══ Material provided

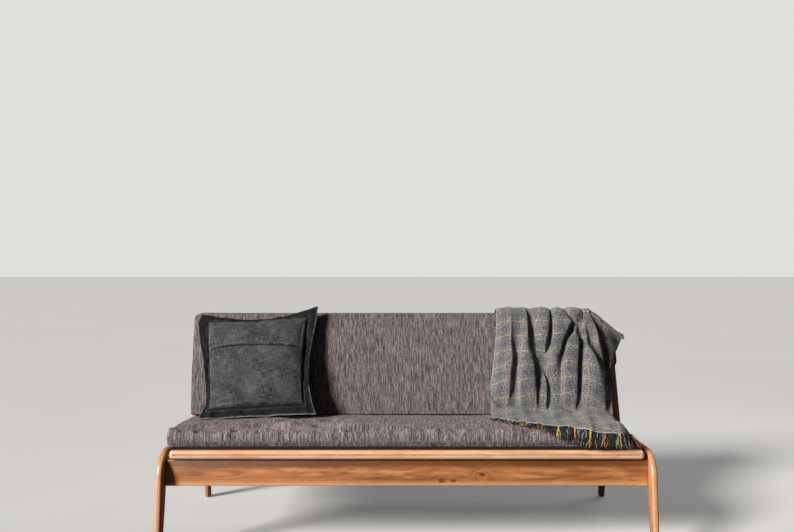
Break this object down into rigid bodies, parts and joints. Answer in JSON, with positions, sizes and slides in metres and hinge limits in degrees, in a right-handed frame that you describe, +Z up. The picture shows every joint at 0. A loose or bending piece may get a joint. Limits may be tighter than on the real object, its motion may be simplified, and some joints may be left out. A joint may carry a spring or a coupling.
{
  "type": "bench sofa",
  "caption": "Wooden bench sofa on raked bent legs, with a long seat cushion, a leaning back cushion, a loose flanged cushion and a fringed checked throw.",
  "frame": {"origin": "on the floor, midway between the four feet", "axes": "+X to the right as someone looks at the front, +Y from the front to the back, +Z up"},
  "size_m": [1.8566, 0.8692, 0.9093],
  "materials": {
    "wood": "oiled and lacquered reddish-brown hardwood, satin, clear grain and knots",
    "pale_wood": "plain pale softwood, unfinished",
    "sofa_cloth": "coarse woven upholstery cloth, charcoal brown with pale upright slubs",
    "dark_cloth": "washed charcoal linen",
    "throw_cloth": "soft grey wool twill with a thin yellow windowpane check",
    "dark_metal": "dark bronzed bolt heads",
    "felt": "pressed felt glides"
  },
  "bodies": {
    "root": {"leg_front_left": "wood", "glide_front_left": "felt", "bolt_front_left_1": "dark_metal", "bolt_front_left_2": "dark_metal", "leg_rear_left": "wood", "glide_rear_left": "felt", "bolt_rear_left_1": "dark_metal", "bolt_rear_left_2": "dark_metal", "side_rail_left": "wood", "back_post_left": "wood", "leg_front_right": "wood", "glide_front_right": "felt", "bolt_front_right_1": "dark_metal", "bolt_front_right_2": "dark_metal", "leg_rear_right": "wood", "glide_rear_right": "felt", "bolt_rear_right_1": "dark_metal", "bolt_rear_right_2": "dark_metal", "side_rail_right": "wood", "back_post_right": "wood", "apron_front": "wood", "stretcher_rear": "wood", "deck_lip": "wood", "slat_ledger": "pale_wood", "slat_beam": "pale_wood", "deck_slat_01": "pale_wood", "deck_slat_02": "pale_wood", "deck_slat_03": "pale_wood", "deck_slat_04": "pale_wood", "deck_slat_05": "pale_wood", "deck_slat_06": "pale_wood", "deck_slat_07": "pale_wood", "deck_slat_08": "pale_wood", "deck_slat_09": "pale_wood", "deck_slat_10": "pale_wood", "deck_slat_11": "pale_wood", "deck_slat_12": "pale_wood", "deck_slat_13": "pale_wood", "back_rail_bottom": "wood", "back_rail_top": "wood", "back_slat_01": "wood", "back_slat_02": "wood", "back_slat_03": "wood", "back_slat_04": "wood", "back_slat_05": "wood", "back_slat_06": "wood", "back_slat_07": "wood", "back_slat_08": "wood", "back_slat_09": "wood", "back_slat_10": "wood", "back_slat_11": "wood", "seat_cushion": "sofa_cloth", "back_cushion": "sofa_cloth", "loose_cushion": "dark_cloth", "throw": "throw_cloth"}
  },
  "joints": []
}
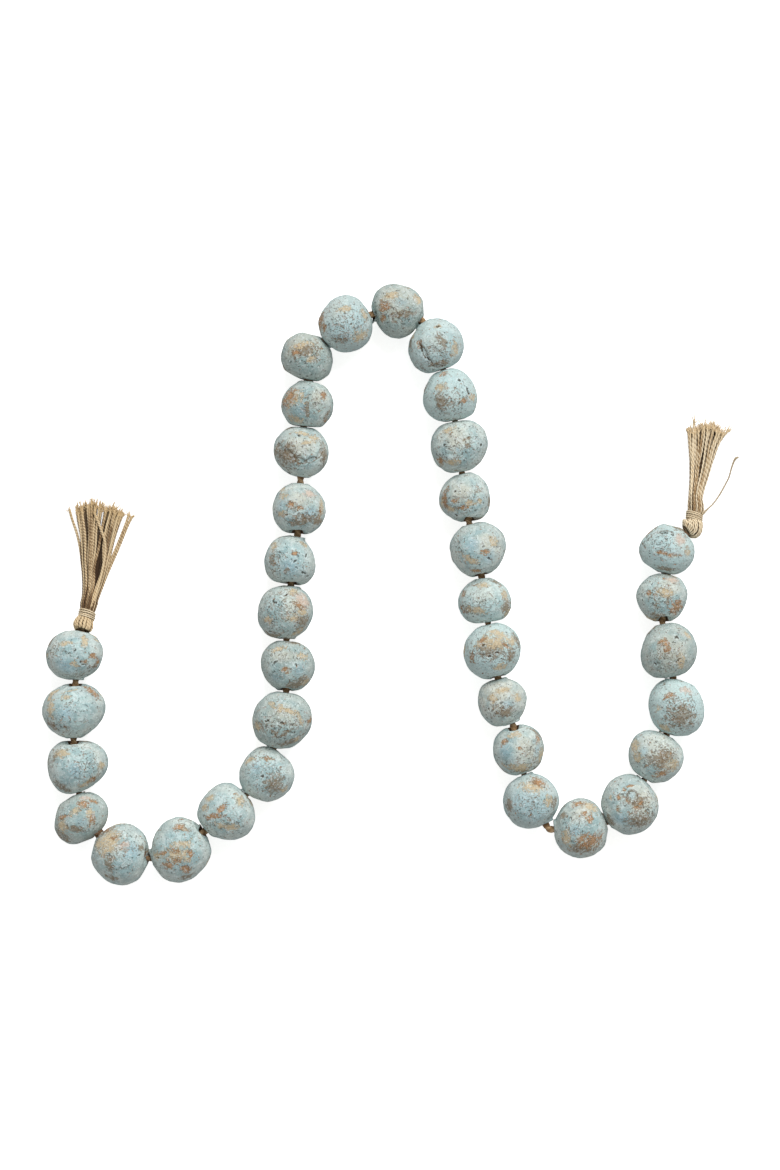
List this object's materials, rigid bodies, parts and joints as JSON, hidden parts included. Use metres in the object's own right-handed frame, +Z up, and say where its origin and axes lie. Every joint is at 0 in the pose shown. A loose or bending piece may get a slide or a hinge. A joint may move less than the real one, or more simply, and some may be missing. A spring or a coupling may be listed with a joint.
{
  "type": "ceramic bead garland",
  "caption": "Hand-rolled pale blue ceramic beads strung on a jute cord, with a bound jute tassel at each end, laid flat in loose waves as a shelf or table garland.",
  "frame": {"origin": "on the surface that the garland lies on, under the middle of its box", "axes": "+Z up out of that surface, +X along the longer side of the waves, +Y towards the tassels' tips"},
  "size_m": [0.4025, 0.347, 0.0334],
  "materials": {
    "ceramic": "chalky matte wash over fired clay, with rust and tan stains",
    "cord": "twisted brown jute cord",
    "tassel": "natural twisted jute strands, matte",
    "binding": "natural jute thread, matte"
  },
  "bodies": {
    "root": {"bead_01": "ceramic", "bead_02": "ceramic", "bead_03": "ceramic", "bead_04": "ceramic", "bead_05": "ceramic", "bead_06": "ceramic", "bead_07": "ceramic", "bead_08": "ceramic", "bead_09": "ceramic", "bead_10": "ceramic", "bead_11": "ceramic", "bead_12": "ceramic", "bead_13": "ceramic", "bead_14": "ceramic", "bead_15": "ceramic", "bead_16": "ceramic", "bead_17": "ceramic", "bead_18": "ceramic", "bead_19": "ceramic", "bead_20": "ceramic", "bead_21": "ceramic", "bead_22": "ceramic", "bead_23": "ceramic", "bead_24": "ceramic", "bead_25": "ceramic", "bead_26": "ceramic", "bead_27": "ceramic", "bead_28": "ceramic", "bead_29": "ceramic", "bead_30": "ceramic", "bead_31": "ceramic", "bead_32": "ceramic", "bead_33": "ceramic", "bead_34": "ceramic", "bead_35": "ceramic", "stringing_cord": "cord", "tassel_left": "tassel", "tassel_right": "tassel", "binding_left": "binding", "binding_right": "binding"}
  },
  "joints": []
}
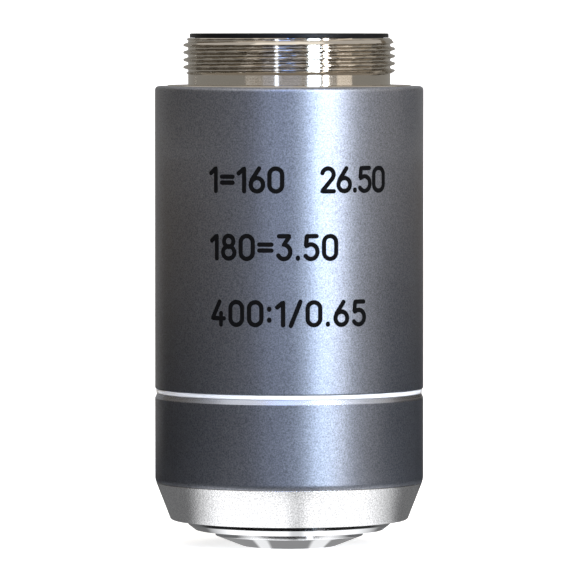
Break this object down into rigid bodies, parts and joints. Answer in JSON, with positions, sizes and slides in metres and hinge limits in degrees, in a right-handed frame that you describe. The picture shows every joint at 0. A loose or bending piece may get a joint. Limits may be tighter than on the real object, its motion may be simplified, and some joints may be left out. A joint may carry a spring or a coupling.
{
  "type": "microscope objective",
  "caption": "Long-working-distance microscope objective: stepped bright nose with a spring-loaded front, grey cylindrical casing with a white colour ring, and a fine mounting thread.",
  "frame": {"origin": "on the optical axis, in the plane of the front rim", "axes": "+Z along the optical axis from the front rim to the mounting thread, -Y towards the engraved side"},
  "size_m": [0.0258, 0.0258, 0.0492],
  "materials": {
    "nickel": "nickel plated, bright",
    "black": "black anodised",
    "grey": "grey anodised, satin",
    "enamel": "white enamel",
    "bright": "satin bright",
    "polished": "polished",
    "brass": "turned",
    "steel": "drawn steel",
    "crown": "coated",
    "flint": "coated"
  },
  "bodies": {
    "body": {"thread_mount": "nickel", "rear_lock_ring": "black", "rear_casing": "grey", "colour_ring": "enamel", "front_casing": "grey", "nose_ring": "bright", "main_tube": "brass", "guide_pin": "steel", "retraction_spring": "steel"},
    "front_barrel": {"inner_barrel": "brass", "barrel_stop_ring": "steel", "front_holder": "polished", "front_cap": "polished", "lens_cell_2": "black", "lens_cell_3": "black", "lens_cell_4": "black", "lens_cell_5": "black", "lens_cell_6": "black", "lens_cell_7": "black", "front_spacer": "black", "aperture_stop": "black", "rear_spacer": "black", "lens_clamp_ring": "black", "front_lens": "crown", "lens_2": "crown", "lens_3a": "crown", "lens_3b": "flint", "lens_4a": "crown", "lens_4b": "flint", "lens_5a": "crown", "lens_5b": "flint", "lens_5c": "crown", "lens_6a": "crown", "lens_6b": "flint", "lens_7": "crown"}
  },
  "joints": [
    {"name": "front_retract", "type": "slide", "parent": "body", "child": "front_barrel", "axis": [0, 0, 1], "range_m": [0, 0.0022], "stiffness_N_per_m": 700, "springref_m": -0.005, "deforming": ["retraction_spring"]}
  ]
}
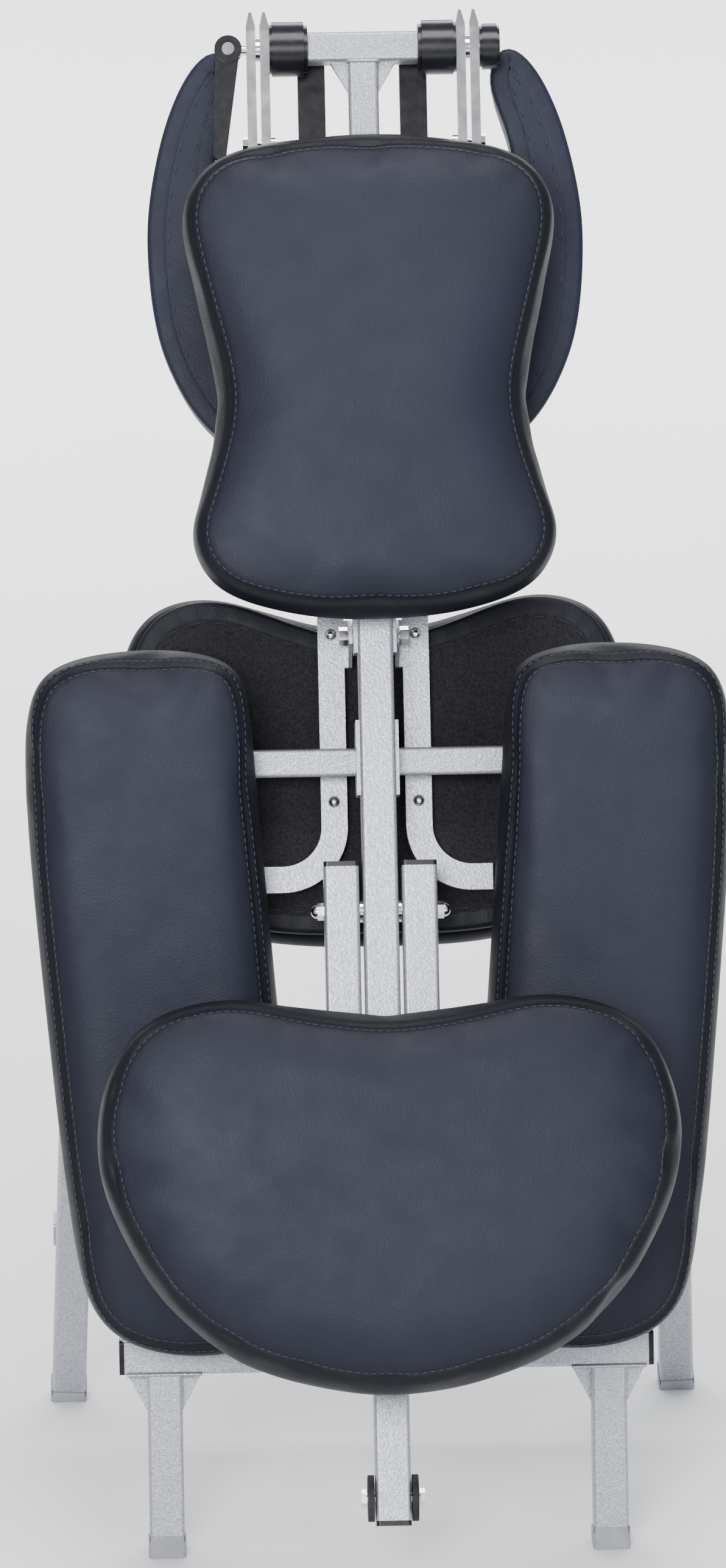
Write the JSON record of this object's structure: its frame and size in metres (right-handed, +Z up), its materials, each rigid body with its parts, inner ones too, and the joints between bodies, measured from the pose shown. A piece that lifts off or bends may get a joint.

════

Scan the material above for the word "between". Copy each line where it occurs.

  "frame": {"origin": "on the floor, midway between the four feet", "axes": "+X to the right as someone looks at the front, +Y from the front to the back, +Z up"},
Write the JSON record of this object's structure: its frame and size in metres (right-handed, +Z up), its materials, each rigid body with its parts, inner ones too, and the joints between bodies, measured from the pose shown. A piece that lifts off or bends may get a joint.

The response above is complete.